* [Provided data]:
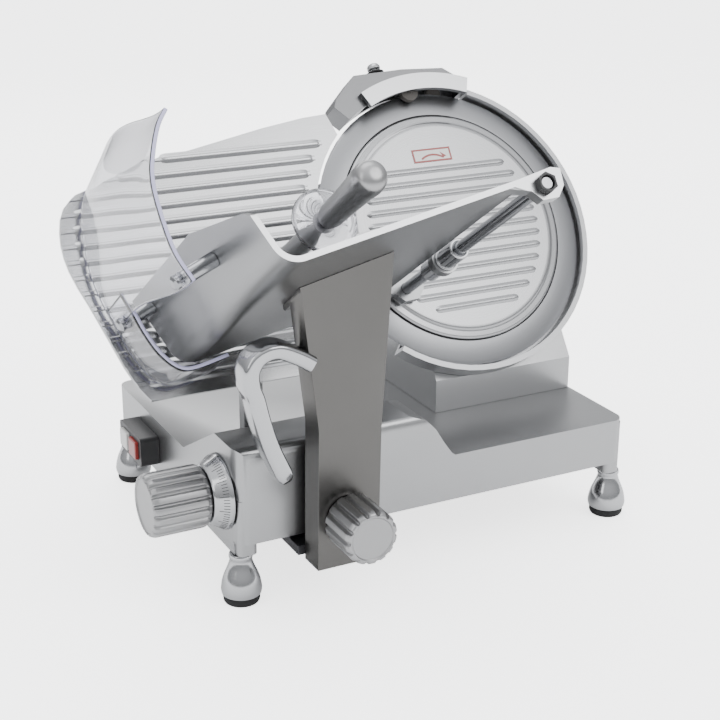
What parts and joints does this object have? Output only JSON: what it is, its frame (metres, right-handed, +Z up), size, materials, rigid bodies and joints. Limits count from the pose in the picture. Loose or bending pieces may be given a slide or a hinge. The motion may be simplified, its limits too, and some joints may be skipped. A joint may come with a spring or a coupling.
{
  "type": "deli meat slicer",
  "caption": "Gravity-feed food slicer with a tilted round blade, sliding food tray on a carriage arm, ribbed gauge plate, thickness dial, clear hand guard and sharpener.",
  "frame": {"origin": "on the table, under the middle of the machine's box", "axes": "+X is the way the food carriage slides, towards the blade; +Y to the back; +Z up. The blade leans back 33.8 degrees from upright about X"},
  "size_m": [0.5718, 0.4748, 0.4606],
  "materials": {
    "cast_aluminium": "satin anodised casting",
    "brushed_column": "coarsely brushed",
    "polished_metal": "polished",
    "steel": "bright steel",
    "dark_metal": "dark, matt",
    "blade_steel": "ground and polished",
    "black_plastic": "matt",
    "black_rubber": "matt",
    "red_plastic": "glossy",
    "white_plastic": "glossy",
    "grinding_stone": null,
    "clear_plastic": "clear acrylic with a faint violet cast"
  },
  "bodies": {
    "base": {"base_housing": "cast_aluminium", "blade_stand": "cast_aluminium", "bottom_cover": "dark_metal", "foot_bell_front_left": "polished_metal", "foot_pad_front_left": "black_rubber", "foot_bell_front_right": "polished_metal", "foot_pad_front_right": "black_rubber", "foot_bell_back_left": "polished_metal", "foot_pad_back_left": "black_rubber", "foot_bell_back_right": "polished_metal", "foot_pad_back_right": "black_rubber", "switch_box": "black_plastic", "cord_gland": "black_rubber", "blade_housing": "cast_aluminium", "front_bearing": "steel", "rear_bearing": "steel", "motor": "dark_metal", "rear_cover": "cast_aluminium", "slice_deflector": "steel", "blade_cover": "cast_aluminium", "cover_rod": "steel", "carriage_rod": "steel", "support_rail": "steel", "gauge_guide": "cast_aluminium", "gauge_rod": "steel", "drive_belt": "black_rubber", "sharpener_post": "steel"},
    "blade": {"blade": "blade_steel", "blade_shaft": "steel", "hub_pulley": "dark_metal"},
    "motor_rotor": {"motor_pulley": "dark_metal"},
    "cover_knob": {"cover_knob": "black_plastic"},
    "start_button": {"start_button": "white_plastic"},
    "stop_button": {"stop_button": "red_plastic"},
    "dial": {"dial_shaft": "steel", "dial_cam": "dark_metal", "dial_ring": "polished_metal", "thickness_knob": "cast_aluminium"},
    "gauge": {"gauge_plate": "cast_aluminium", "gauge_bracket": "cast_aluminium"},
    "carriage": {"slider_block": "dark_metal", "carriage_arm": "brushed_column", "carriage_handle": "polished_metal", "tray": "cast_aluminium", "hand_guard": "clear_plastic", "guard_bolt_inner": "steel", "guard_bolt_outer": "steel", "pusher_rod": "steel", "rod_nut": "black_plastic"},
    "roller": {"rail_roller": "white_plastic"},
    "lock_knob": {"lock_knob": "cast_aluminium"},
    "pusher_sleeve": {"pusher_sleeve": "polished_metal"},
    "pusher": {"pusher_arm": "cast_aluminium", "pusher_neck": "cast_aluminium", "disc_guard": "clear_plastic", "pusher_grip": "cast_aluminium"},
    "sharpener": {"sharpener_cover": "cast_aluminium"},
    "stone_button": {"stone_button": "polished_metal"},
    "grinding_stone": {"grinding_stone": "grinding_stone"},
    "honing_stone": {"honing_stone": "grinding_stone"}
  },
  "joints": [
    {"name": "blade_spin", "type": "hinge", "parent": "base", "child": "blade", "pos_m": [0.12746, 0.06471, 0.2829], "axis": [0, -0.8306, 0.5569], "continuous": true},
    {"name": "motor_spin", "type": "hinge", "parent": "base", "child": "motor_rotor", "pos_m": [0.12746, 0.01181, 0.20399], "axis": [0, -0.8306, 0.5569], "continuous": true},
    {"name": "cover_knob_turn", "type": "hinge", "parent": "base", "child": "cover_knob", "pos_m": [0.12746, 0.15607, 0.22164], "axis": [0, -0.8306, 0.5569], "range_deg": [0, 360]},
    {"name": "start_press", "type": "slide", "parent": "base", "child": "start_button", "axis": [1, 0, 0], "range_m": [0, 0.003], "stiffness_N_per_m": 300, "springref_m": -0.001},
    {"name": "stop_press", "type": "slide", "parent": "base", "child": "stop_button", "axis": [1, 0, 0], "range_m": [0, 0.003], "stiffness_N_per_m": 300, "springref_m": -0.001},
    {"name": "dial_turn", "type": "hinge", "parent": "base", "child": "dial", "pos_m": [-0.23725, -0.07019, 0.1025], "axis": [1, 0, 0], "range_deg": [0, 300]},
    {"name": "gauge_slide", "type": "slide", "parent": "base", "child": "gauge", "axis": [0, 0.8306, -0.5569], "range_m": [0, 0.0151]},
    {"name": "carriage_slide", "type": "slide", "parent": "base", "child": "carriage", "axis": [1, 0, 0], "range_m": [0, 0.26]},
    {"name": "roller_spin", "type": "hinge", "parent": "carriage", "child": "roller", "pos_m": [-0.10525, -0.04659, 0.0612], "axis": [0, 1, 0], "continuous": true},
    {"name": "lock_knob_turn", "type": "hinge", "parent": "carriage", "child": "lock_knob", "pos_m": [-0.10625, -0.17459, 0.092], "axis": [0, -1, 0], "range_deg": [0, 360]},
    {"name": "pusher_slide", "type": "slide", "parent": "carriage", "child": "pusher_sleeve", "axis": [0, -0.8306, 0.5569], "range_m": [-0.05, 0.13]},
    {"name": "pusher_swing", "type": "hinge", "parent": "pusher_sleeve", "child": "pusher", "pos_m": [0.04446, -0.05399, 0.28543], "axis": [0, -0.8306, 0.5569], "range_deg": [-120, 0]},
    {"name": "sharpener_lift", "type": "slide", "parent": "base", "child": "sharpener", "axis": [0, 0.5569, 0.8306], "range_m": [0, 0.03]},
    {"name": "stone_button_press", "type": "slide", "parent": "sharpener", "child": "stone_button", "axis": [0, -0.5569, -0.8306], "range_m": [0, 0.003], "stiffness_N_per_m": 200, "springref_m": -0.001},
    {"name": "grinding_stone_spin", "type": "hinge", "parent": "sharpener", "child": "grinding_stone", "pos_m": [0.15146, 0.1571, 0.40275], "axis": [0, -0.8306, 0.5569], "continuous": true},
    {"name": "honing_stone_spin", "type": "hinge", "parent": "sharpener", "child": "honing_stone", "pos_m": [0.11546, 0.14575, 0.40916], "axis": [0, -0.8306, 0.5569], "continuous": true}
  ],
  "couplings": [
    {"joint": "motor_spin", "follows": "blade_spin", "ratio": 2.2667},
    {"joint": "gauge_slide", "follows": "dial_turn", "m_per_rad": 0.0028648}
  ]
}
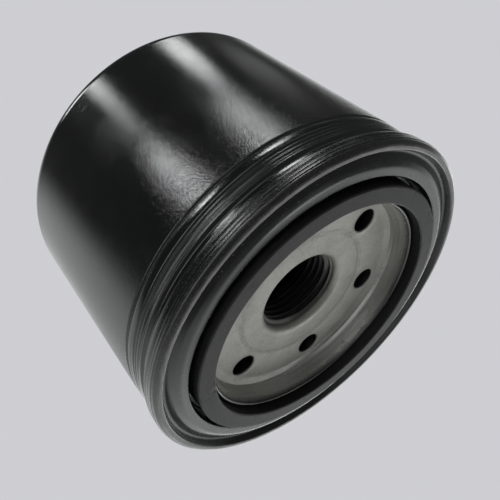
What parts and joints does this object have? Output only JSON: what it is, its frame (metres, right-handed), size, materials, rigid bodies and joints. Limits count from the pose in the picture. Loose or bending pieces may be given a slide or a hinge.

* [Task directions]:
Every record shown above should be written out again exactly.

* [Output below]:
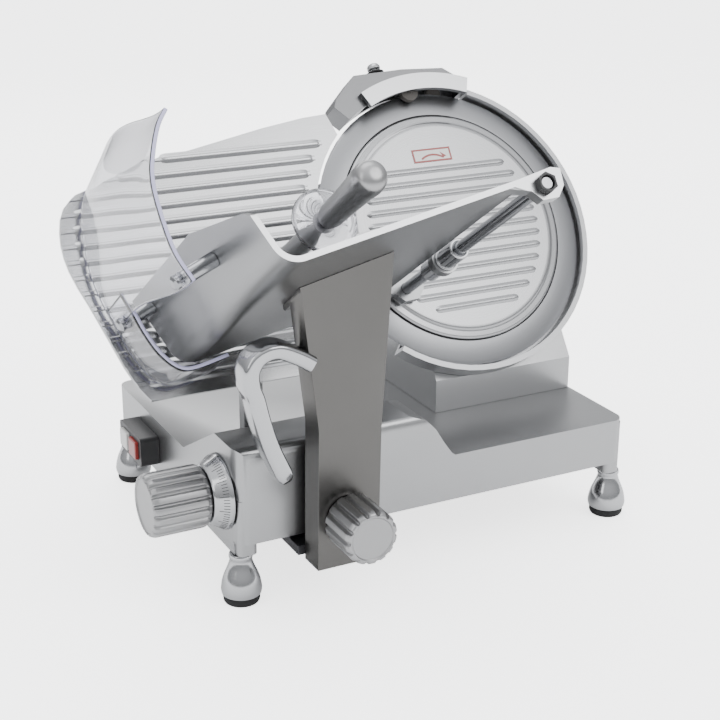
What parts and joints does this object have? Output only JSON: what it is, its frame (metres, right-handed, +Z up), size, materials, rigid bodies and joints. Limits count from the pose in the picture. Loose or bending pieces may be given a slide or a hinge. The motion may be simplified, its limits too, and some joints may be skipped. A joint may come with a spring or a coupling.
{
  "type": "deli meat slicer",
  "caption": "Gravity-feed food slicer with a tilted round blade, sliding food tray on a carriage arm, ribbed gauge plate, thickness dial, clear hand guard and sharpener.",
  "frame": {"origin": "on the table, under the middle of the machine's box", "axes": "+X is the way the food carriage slides, towards the blade; +Y to the back; +Z up. The blade leans back 33.8 degrees from upright about X"},
  "size_m": [0.5718, 0.4748, 0.4606],
  "materials": {
    "cast_aluminium": "satin anodised casting",
    "brushed_column": "coarsely brushed",
    "polished_metal": "polished",
    "steel": "bright steel",
    "dark_metal": "dark, matt",
    "blade_steel": "ground and polished",
    "black_plastic": "matt",
    "black_rubber": "matt",
    "red_plastic": "glossy",
    "white_plastic": "glossy",
    "grinding_stone": null,
    "clear_plastic": "clear acrylic with a faint violet cast"
  },
  "bodies": {
    "base": {"base_housing": "cast_aluminium", "blade_stand": "cast_aluminium", "bottom_cover": "dark_metal", "foot_bell_front_left": "polished_metal", "foot_pad_front_left": "black_rubber", "foot_bell_front_right": "polished_metal", "foot_pad_front_right": "black_rubber", "foot_bell_back_left": "polished_metal", "foot_pad_back_left": "black_rubber", "foot_bell_back_right": "polished_metal", "foot_pad_back_right": "black_rubber", "switch_box": "black_plastic", "cord_gland": "black_rubber", "blade_housing": "cast_aluminium", "front_bearing": "steel", "rear_bearing": "steel", "motor": "dark_metal", "rear_cover": "cast_aluminium", "slice_deflector": "steel", "blade_cover": "cast_aluminium", "cover_rod": "steel", "carriage_rod": "steel", "support_rail": "steel", "gauge_guide": "cast_aluminium", "gauge_rod": "steel", "drive_belt": "black_rubber", "sharpener_post": "steel"},
    "blade": {"blade": "blade_steel", "blade_shaft": "steel", "hub_pulley": "dark_metal"},
    "motor_rotor": {"motor_pulley": "dark_metal"},
    "cover_knob": {"cover_knob": "black_plastic"},
    "start_button": {"start_button": "white_plastic"},
    "stop_button": {"stop_button": "red_plastic"},
    "dial": {"dial_shaft": "steel", "dial_cam": "dark_metal", "dial_ring": "polished_metal", "thickness_knob": "cast_aluminium"},
    "gauge": {"gauge_plate": "cast_aluminium", "gauge_bracket": "cast_aluminium"},
    "carriage": {"slider_block": "dark_metal", "carriage_arm": "brushed_column", "carriage_handle": "polished_metal", "tray": "cast_aluminium", "hand_guard": "clear_plastic", "guard_bolt_inner": "steel", "guard_bolt_outer": "steel", "pusher_rod": "steel", "rod_nut": "black_plastic"},
    "roller": {"rail_roller": "white_plastic"},
    "lock_knob": {"lock_knob": "cast_aluminium"},
    "pusher_sleeve": {"pusher_sleeve": "polished_metal"},
    "pusher": {"pusher_arm": "cast_aluminium", "pusher_neck": "cast_aluminium", "disc_guard": "clear_plastic", "pusher_grip": "cast_aluminium"},
    "sharpener": {"sharpener_cover": "cast_aluminium"},
    "stone_button": {"stone_button": "polished_metal"},
    "grinding_stone": {"grinding_stone": "grinding_stone"},
    "honing_stone": {"honing_stone": "grinding_stone"}
  },
  "joints": [
    {"name": "blade_spin", "type": "hinge", "parent": "base", "child": "blade", "pos_m": [0.12746, 0.06471, 0.2829], "axis": [0, -0.8306, 0.5569], "continuous": true},
    {"name": "motor_spin", "type": "hinge", "parent": "base", "child": "motor_rotor", "pos_m": [0.12746, 0.01181, 0.20399], "axis": [0, -0.8306, 0.5569], "continuous": true},
    {"name": "cover_knob_turn", "type": "hinge", "parent": "base", "child": "cover_knob", "pos_m": [0.12746, 0.15607, 0.22164], "axis": [0, -0.8306, 0.5569], "range_deg": [0, 360]},
    {"name": "start_press", "type": "slide", "parent": "base", "child": "start_button", "axis": [1, 0, 0], "range_m": [0, 0.003], "stiffness_N_per_m": 300, "springref_m": -0.001},
    {"name": "stop_press", "type": "slide", "parent": "base", "child": "stop_button", "axis": [1, 0, 0], "range_m": [0, 0.003], "stiffness_N_per_m": 300, "springref_m": -0.001},
    {"name": "dial_turn", "type": "hinge", "parent": "base", "child": "dial", "pos_m": [-0.23725, -0.07019, 0.1025], "axis": [1, 0, 0], "range_deg": [0, 300]},
    {"name": "gauge_slide", "type": "slide", "parent": "base", "child": "gauge", "axis": [0, 0.8306, -0.5569], "range_m": [0, 0.0151]},
    {"name": "carriage_slide", "type": "slide", "parent": "base", "child": "carriage", "axis": [1, 0, 0], "range_m": [0, 0.26]},
    {"name": "roller_spin", "type": "hinge", "parent": "carriage", "child": "roller", "pos_m": [-0.10525, -0.04659, 0.0612], "axis": [0, 1, 0], "continuous": true},
    {"name": "lock_knob_turn", "type": "hinge", "parent": "carriage", "child": "lock_knob", "pos_m": [-0.10625, -0.17459, 0.092], "axis": [0, -1, 0], "range_deg": [0, 360]},
    {"name": "pusher_slide", "type": "slide", "parent": "carriage", "child": "pusher_sleeve", "axis": [0, -0.8306, 0.5569], "range_m": [-0.05, 0.13]},
    {"name": "pusher_swing", "type": "hinge", "parent": "pusher_sleeve", "child": "pusher", "pos_m": [0.04446, -0.05399, 0.28543], "axis": [0, -0.8306, 0.5569], "range_deg": [-120, 0]},
    {"name": "sharpener_lift", "type": "slide", "parent": "base", "child": "sharpener", "axis": [0, 0.5569, 0.8306], "range_m": [0, 0.03]},
    {"name": "stone_button_press", "type": "slide", "parent": "sharpener", "child": "stone_button", "axis": [0, -0.5569, -0.8306], "range_m": [0, 0.003], "stiffness_N_per_m": 200, "springref_m": -0.001},
    {"name": "grinding_stone_spin", "type": "hinge", "parent": "sharpener", "child": "grinding_stone", "pos_m": [0.15146, 0.1571, 0.40275], "axis": [0, -0.8306, 0.5569], "continuous": true},
    {"name": "honing_stone_spin", "type": "hinge", "parent": "sharpener", "child": "honing_stone", "pos_m": [0.11546, 0.14575, 0.40916], "axis": [0, -0.8306, 0.5569], "continuous": true}
  ],
  "couplings": [
    {"joint": "motor_spin", "follows": "blade_spin", "ratio": 2.2667},
    {"joint": "gauge_slide", "follows": "dial_turn", "m_per_rad": 0.0028648}
  ]
}
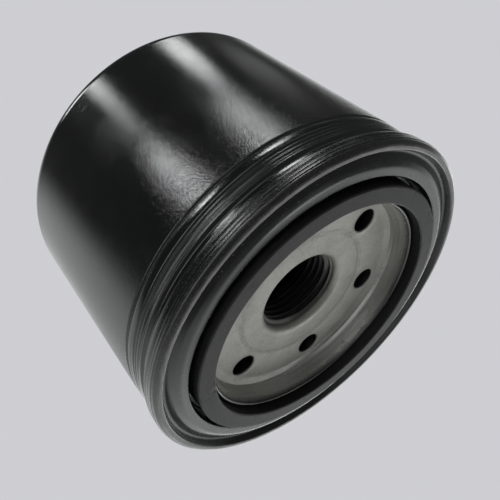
What parts and joints does this object have? Output only JSON: what it is, its frame (metres, right-handed), size, materials, rigid bodies and joints. Limits count from the pose in the picture. Loose or bending pieces may be given a slide or a hinge.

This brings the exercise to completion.